BEGIN Data for this task

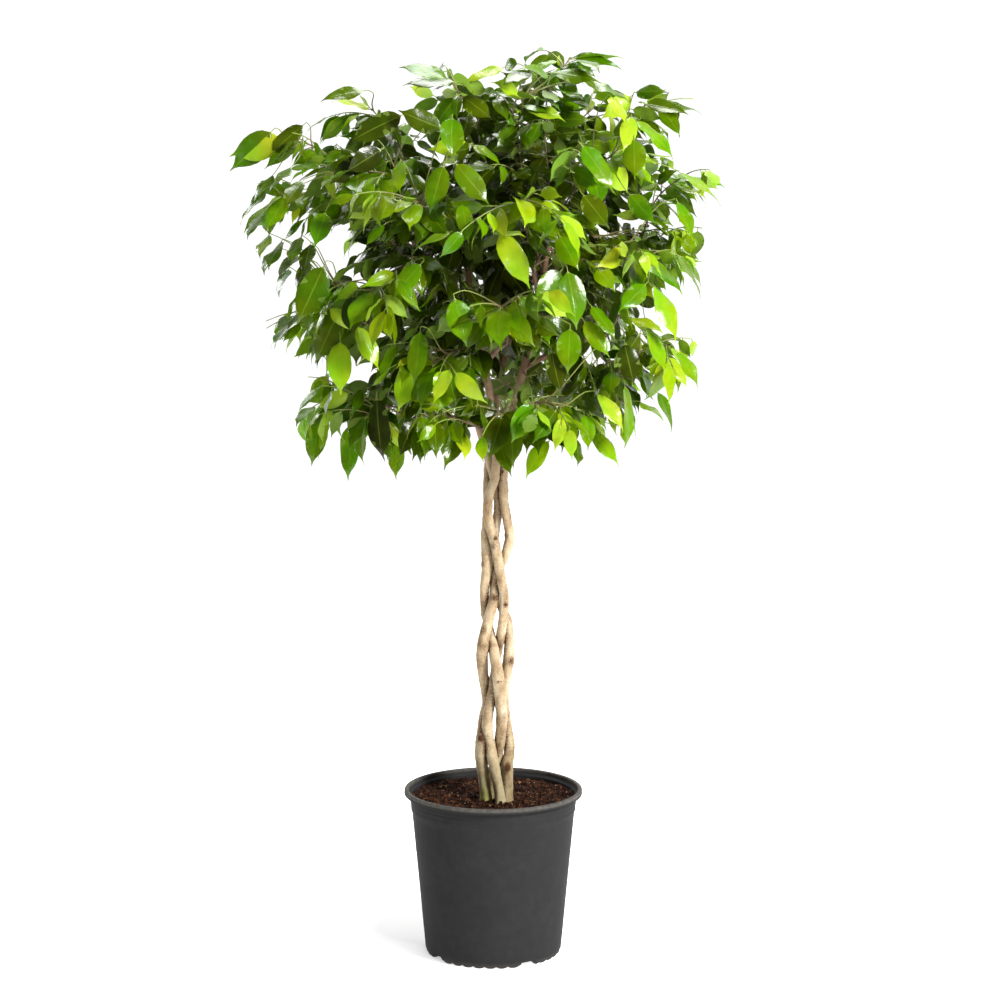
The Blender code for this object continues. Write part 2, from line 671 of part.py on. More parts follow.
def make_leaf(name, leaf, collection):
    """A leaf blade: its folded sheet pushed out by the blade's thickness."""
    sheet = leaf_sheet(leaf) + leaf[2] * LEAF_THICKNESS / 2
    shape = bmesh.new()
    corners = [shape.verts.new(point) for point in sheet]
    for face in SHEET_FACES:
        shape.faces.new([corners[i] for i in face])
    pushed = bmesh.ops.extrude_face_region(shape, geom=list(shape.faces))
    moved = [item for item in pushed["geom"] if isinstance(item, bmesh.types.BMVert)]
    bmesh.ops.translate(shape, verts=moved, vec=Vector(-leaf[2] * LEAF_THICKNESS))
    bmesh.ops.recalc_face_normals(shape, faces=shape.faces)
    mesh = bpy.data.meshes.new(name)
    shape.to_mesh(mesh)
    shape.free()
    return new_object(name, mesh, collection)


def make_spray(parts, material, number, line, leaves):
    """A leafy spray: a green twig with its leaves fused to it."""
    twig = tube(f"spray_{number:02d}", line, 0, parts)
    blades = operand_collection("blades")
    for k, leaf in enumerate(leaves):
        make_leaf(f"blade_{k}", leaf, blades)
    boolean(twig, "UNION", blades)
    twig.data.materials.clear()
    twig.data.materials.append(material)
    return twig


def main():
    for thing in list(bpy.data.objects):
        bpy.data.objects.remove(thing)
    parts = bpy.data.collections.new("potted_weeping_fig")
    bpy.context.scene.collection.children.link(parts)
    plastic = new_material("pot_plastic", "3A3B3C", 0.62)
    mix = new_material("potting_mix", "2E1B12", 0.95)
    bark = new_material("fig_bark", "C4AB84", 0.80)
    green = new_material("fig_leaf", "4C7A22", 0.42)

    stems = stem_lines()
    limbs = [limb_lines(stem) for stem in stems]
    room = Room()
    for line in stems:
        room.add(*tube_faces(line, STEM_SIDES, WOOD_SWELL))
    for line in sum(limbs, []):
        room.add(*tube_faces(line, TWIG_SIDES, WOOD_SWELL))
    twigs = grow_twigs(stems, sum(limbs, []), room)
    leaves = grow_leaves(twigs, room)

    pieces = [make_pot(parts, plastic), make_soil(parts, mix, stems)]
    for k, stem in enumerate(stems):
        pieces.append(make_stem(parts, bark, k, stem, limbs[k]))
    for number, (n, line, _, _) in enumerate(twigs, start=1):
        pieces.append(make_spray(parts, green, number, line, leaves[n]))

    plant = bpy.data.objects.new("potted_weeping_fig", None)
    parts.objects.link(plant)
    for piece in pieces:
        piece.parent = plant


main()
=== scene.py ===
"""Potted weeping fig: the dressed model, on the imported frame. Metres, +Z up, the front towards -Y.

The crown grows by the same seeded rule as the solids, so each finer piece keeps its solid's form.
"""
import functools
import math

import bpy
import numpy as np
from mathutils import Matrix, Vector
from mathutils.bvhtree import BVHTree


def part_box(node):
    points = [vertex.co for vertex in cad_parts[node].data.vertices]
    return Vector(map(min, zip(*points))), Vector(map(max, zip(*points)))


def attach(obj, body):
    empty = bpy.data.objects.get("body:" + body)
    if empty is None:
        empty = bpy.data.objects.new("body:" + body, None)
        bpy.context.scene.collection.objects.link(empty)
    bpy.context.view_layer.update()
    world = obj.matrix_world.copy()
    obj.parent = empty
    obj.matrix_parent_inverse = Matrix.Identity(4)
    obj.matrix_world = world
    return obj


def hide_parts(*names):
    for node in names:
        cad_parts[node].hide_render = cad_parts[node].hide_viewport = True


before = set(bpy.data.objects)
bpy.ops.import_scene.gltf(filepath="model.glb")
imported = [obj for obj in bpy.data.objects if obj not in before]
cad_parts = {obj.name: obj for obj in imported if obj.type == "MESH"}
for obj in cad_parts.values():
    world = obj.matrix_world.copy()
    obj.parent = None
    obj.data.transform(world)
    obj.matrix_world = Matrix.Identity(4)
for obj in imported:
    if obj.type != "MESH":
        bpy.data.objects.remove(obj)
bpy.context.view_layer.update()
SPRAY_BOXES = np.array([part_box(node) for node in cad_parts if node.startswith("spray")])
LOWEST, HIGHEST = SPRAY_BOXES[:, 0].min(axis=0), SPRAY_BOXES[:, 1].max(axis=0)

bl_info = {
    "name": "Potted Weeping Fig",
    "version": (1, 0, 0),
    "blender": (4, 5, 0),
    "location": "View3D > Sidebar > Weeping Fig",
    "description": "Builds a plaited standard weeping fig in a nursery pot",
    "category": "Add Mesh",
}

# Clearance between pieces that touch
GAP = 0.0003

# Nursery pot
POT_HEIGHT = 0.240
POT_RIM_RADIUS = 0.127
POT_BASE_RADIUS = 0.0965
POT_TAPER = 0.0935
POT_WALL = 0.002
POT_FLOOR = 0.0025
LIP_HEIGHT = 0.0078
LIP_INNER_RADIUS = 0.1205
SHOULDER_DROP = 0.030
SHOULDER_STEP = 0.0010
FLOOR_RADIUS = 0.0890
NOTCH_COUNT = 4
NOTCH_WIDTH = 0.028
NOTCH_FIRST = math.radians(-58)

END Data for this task
BEGIN Data for this task

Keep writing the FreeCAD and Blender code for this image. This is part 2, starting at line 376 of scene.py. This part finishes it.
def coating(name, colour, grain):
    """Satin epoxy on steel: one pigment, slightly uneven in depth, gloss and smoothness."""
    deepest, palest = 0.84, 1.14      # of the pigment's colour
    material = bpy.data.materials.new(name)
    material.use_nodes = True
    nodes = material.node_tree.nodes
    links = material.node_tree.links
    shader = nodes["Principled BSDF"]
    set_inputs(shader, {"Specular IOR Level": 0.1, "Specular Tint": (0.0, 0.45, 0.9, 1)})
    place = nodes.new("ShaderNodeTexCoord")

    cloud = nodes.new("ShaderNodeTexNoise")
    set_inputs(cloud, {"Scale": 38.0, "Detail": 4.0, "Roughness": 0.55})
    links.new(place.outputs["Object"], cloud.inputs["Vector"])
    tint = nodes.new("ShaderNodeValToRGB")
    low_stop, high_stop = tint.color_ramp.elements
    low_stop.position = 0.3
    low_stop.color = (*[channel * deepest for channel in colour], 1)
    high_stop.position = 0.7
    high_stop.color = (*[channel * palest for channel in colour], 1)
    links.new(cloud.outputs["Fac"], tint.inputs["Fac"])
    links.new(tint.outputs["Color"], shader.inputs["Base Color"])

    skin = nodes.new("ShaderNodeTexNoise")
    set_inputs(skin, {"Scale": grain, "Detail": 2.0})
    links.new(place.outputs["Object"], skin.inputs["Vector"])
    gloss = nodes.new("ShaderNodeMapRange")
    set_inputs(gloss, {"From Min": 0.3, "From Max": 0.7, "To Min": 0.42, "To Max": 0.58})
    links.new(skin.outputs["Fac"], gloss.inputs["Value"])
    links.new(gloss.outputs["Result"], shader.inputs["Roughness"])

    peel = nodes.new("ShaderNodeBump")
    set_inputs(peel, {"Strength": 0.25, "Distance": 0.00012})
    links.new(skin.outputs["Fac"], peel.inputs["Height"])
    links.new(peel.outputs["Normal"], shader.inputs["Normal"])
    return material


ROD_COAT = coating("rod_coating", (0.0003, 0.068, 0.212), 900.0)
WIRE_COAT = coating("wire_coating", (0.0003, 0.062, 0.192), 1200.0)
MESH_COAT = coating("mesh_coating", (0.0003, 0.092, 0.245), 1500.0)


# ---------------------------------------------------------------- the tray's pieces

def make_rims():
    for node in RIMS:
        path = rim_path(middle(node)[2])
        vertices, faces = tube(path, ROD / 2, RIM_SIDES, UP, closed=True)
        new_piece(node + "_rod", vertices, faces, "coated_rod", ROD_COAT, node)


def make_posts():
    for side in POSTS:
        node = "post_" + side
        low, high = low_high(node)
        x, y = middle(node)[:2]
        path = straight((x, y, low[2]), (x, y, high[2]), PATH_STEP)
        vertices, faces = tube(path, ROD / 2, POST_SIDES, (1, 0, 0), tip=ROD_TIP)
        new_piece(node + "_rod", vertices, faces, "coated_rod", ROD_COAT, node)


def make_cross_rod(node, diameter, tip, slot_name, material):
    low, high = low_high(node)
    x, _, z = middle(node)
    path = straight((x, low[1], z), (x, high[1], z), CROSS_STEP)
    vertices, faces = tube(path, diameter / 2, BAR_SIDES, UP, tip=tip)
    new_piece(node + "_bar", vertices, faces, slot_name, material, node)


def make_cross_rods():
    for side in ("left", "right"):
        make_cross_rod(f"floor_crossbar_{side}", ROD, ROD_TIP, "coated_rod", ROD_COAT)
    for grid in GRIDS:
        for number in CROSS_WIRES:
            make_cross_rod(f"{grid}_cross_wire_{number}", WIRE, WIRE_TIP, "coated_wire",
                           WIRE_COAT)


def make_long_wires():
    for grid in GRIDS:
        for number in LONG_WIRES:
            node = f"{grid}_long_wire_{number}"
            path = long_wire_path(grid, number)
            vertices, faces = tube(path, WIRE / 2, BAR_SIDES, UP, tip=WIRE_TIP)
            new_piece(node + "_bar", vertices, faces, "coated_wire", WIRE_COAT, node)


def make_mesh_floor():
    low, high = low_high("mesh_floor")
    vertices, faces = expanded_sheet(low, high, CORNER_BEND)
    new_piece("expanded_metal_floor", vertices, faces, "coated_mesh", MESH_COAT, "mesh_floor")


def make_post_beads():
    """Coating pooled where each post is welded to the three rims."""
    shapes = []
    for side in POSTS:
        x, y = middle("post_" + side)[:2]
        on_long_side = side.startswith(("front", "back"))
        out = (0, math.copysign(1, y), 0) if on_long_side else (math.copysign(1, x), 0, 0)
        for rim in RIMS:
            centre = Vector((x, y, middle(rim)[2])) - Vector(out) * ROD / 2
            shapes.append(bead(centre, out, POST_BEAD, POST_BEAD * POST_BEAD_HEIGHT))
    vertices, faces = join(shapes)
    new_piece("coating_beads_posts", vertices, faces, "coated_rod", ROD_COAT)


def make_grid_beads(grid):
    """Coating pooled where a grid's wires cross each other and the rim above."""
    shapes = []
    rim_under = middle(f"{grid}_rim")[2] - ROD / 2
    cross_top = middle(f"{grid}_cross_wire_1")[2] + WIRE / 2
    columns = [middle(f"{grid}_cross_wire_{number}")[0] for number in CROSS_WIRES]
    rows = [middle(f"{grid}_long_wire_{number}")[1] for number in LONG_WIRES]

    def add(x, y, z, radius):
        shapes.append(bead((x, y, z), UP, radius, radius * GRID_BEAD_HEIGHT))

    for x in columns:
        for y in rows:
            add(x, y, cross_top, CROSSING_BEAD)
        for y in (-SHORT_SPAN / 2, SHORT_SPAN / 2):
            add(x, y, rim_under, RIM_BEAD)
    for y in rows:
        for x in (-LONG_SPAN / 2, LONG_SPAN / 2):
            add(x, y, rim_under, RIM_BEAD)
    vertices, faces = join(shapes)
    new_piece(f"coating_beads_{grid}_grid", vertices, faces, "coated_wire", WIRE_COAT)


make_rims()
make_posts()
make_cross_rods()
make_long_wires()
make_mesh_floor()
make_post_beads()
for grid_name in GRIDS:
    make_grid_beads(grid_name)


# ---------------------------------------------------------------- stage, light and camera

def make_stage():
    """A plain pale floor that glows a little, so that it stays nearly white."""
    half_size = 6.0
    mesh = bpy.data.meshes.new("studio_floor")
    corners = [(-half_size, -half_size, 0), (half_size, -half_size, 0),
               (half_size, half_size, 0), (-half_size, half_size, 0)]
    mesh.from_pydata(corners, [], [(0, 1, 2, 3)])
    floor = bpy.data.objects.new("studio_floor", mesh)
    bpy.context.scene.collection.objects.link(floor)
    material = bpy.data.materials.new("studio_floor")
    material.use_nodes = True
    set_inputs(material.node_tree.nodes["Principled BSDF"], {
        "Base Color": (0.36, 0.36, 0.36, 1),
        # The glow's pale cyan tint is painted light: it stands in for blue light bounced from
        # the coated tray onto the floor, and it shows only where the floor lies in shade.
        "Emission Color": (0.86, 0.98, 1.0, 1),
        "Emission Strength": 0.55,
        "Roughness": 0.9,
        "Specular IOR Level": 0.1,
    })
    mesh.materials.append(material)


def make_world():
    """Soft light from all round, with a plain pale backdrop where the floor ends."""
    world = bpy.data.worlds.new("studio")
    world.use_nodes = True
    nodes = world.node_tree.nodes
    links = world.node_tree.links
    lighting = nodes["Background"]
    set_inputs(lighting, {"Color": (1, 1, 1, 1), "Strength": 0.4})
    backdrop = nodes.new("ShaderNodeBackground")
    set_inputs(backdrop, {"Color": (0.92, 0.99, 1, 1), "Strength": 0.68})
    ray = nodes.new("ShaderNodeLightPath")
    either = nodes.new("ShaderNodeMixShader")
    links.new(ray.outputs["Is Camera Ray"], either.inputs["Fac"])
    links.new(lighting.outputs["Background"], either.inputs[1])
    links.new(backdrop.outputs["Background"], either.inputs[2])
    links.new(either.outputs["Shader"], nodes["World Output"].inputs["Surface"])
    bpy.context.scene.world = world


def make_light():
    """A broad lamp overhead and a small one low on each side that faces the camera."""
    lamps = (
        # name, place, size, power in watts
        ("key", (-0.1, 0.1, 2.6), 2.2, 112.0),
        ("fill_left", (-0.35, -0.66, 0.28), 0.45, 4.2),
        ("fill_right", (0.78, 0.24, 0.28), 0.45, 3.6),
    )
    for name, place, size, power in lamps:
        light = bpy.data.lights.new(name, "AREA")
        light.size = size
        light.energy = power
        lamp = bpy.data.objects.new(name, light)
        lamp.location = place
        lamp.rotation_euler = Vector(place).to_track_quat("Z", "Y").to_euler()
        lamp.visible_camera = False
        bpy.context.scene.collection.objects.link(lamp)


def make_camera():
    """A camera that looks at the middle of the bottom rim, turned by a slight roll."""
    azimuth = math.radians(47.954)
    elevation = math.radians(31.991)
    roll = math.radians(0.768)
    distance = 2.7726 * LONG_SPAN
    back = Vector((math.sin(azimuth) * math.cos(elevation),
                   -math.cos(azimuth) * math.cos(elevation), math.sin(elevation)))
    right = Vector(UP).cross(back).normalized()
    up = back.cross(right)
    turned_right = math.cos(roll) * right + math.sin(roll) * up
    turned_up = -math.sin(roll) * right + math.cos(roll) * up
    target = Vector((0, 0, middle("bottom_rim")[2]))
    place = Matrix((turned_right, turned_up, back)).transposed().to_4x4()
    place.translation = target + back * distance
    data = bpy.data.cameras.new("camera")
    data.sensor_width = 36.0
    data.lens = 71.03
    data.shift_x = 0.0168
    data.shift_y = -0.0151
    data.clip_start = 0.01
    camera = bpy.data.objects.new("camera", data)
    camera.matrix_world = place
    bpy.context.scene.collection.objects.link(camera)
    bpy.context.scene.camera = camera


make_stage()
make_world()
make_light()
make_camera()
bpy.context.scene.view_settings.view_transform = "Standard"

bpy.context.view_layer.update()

END Data for this task
BEGIN Data for this task

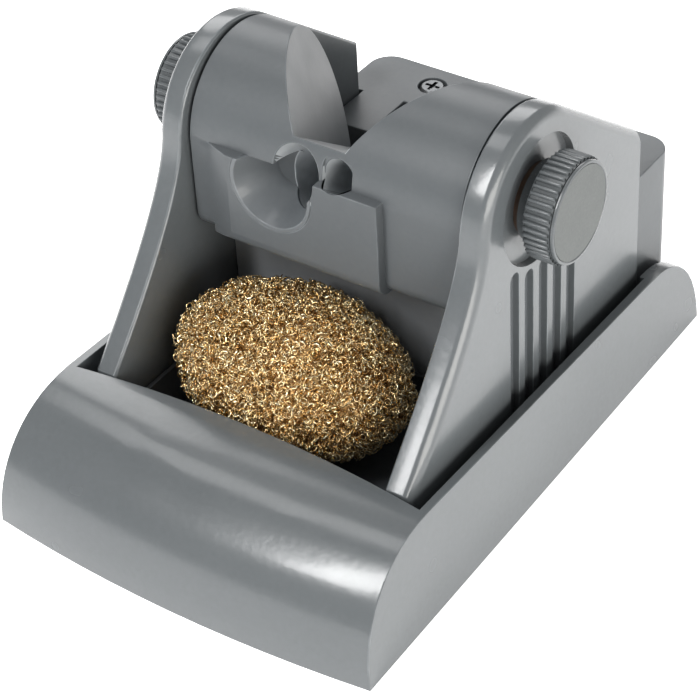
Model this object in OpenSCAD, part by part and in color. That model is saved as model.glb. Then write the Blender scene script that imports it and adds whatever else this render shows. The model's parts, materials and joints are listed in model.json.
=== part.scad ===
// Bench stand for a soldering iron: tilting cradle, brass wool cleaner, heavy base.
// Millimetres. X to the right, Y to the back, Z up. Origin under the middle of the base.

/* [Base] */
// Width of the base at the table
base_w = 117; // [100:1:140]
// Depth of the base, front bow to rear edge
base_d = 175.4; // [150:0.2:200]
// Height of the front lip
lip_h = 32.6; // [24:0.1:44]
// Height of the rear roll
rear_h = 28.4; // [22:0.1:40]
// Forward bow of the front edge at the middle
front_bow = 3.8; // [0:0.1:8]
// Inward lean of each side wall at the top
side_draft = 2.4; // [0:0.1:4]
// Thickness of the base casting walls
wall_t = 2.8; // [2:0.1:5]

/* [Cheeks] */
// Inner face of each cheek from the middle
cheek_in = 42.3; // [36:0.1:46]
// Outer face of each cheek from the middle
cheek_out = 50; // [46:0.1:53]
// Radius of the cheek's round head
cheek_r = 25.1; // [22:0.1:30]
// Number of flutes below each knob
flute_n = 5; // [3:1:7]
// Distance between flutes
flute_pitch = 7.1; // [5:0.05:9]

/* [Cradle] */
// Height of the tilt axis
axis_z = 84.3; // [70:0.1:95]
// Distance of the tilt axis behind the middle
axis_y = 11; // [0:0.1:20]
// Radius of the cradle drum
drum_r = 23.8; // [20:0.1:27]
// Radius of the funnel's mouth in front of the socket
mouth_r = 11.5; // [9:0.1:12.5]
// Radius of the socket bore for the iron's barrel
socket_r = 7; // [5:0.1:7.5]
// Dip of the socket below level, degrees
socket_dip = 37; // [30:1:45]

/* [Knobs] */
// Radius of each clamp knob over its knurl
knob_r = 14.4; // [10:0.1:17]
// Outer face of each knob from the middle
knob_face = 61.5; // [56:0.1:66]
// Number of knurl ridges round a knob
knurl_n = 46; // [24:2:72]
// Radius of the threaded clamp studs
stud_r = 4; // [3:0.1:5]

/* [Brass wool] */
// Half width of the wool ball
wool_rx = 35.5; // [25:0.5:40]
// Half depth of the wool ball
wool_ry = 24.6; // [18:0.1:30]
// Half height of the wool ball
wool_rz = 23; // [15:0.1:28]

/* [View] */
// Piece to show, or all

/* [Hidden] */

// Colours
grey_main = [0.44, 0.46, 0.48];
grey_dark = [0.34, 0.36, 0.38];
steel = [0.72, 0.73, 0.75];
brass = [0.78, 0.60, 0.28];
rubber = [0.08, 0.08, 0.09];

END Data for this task

Problem to work on: Among the entries above, find the line with "make_soil(parts, mix, stems)]" and the line with "from mathutils.bvhtree import BVHTree"; give again exactly these two lines and all lines between them.

Answer to this problem:
    pieces = [make_pot(parts, plastic), make_soil(parts, mix, stems)]
    for k, stem in enumerate(stems):
        pieces.append(make_stem(parts, bark, k, stem, limbs[k]))
    for number, (n, line, _, _) in enumerate(twigs, start=1):
        pieces.append(make_spray(parts, green, number, line, leaves[n]))

    plant = bpy.data.objects.new("potted_weeping_fig", None)
    parts.objects.link(plant)
    for piece in pieces:
        piece.parent = plant


main()
=== scene.py ===
"""Potted weeping fig: the dressed model, on the imported frame. Metres, +Z up, the front towards -Y.

The crown grows by the same seeded rule as the solids, so each finer piece keeps its solid's form.
"""
import functools
import math

import bpy
import numpy as np
from mathutils import Matrix, Vector
from mathutils.bvhtree import BVHTree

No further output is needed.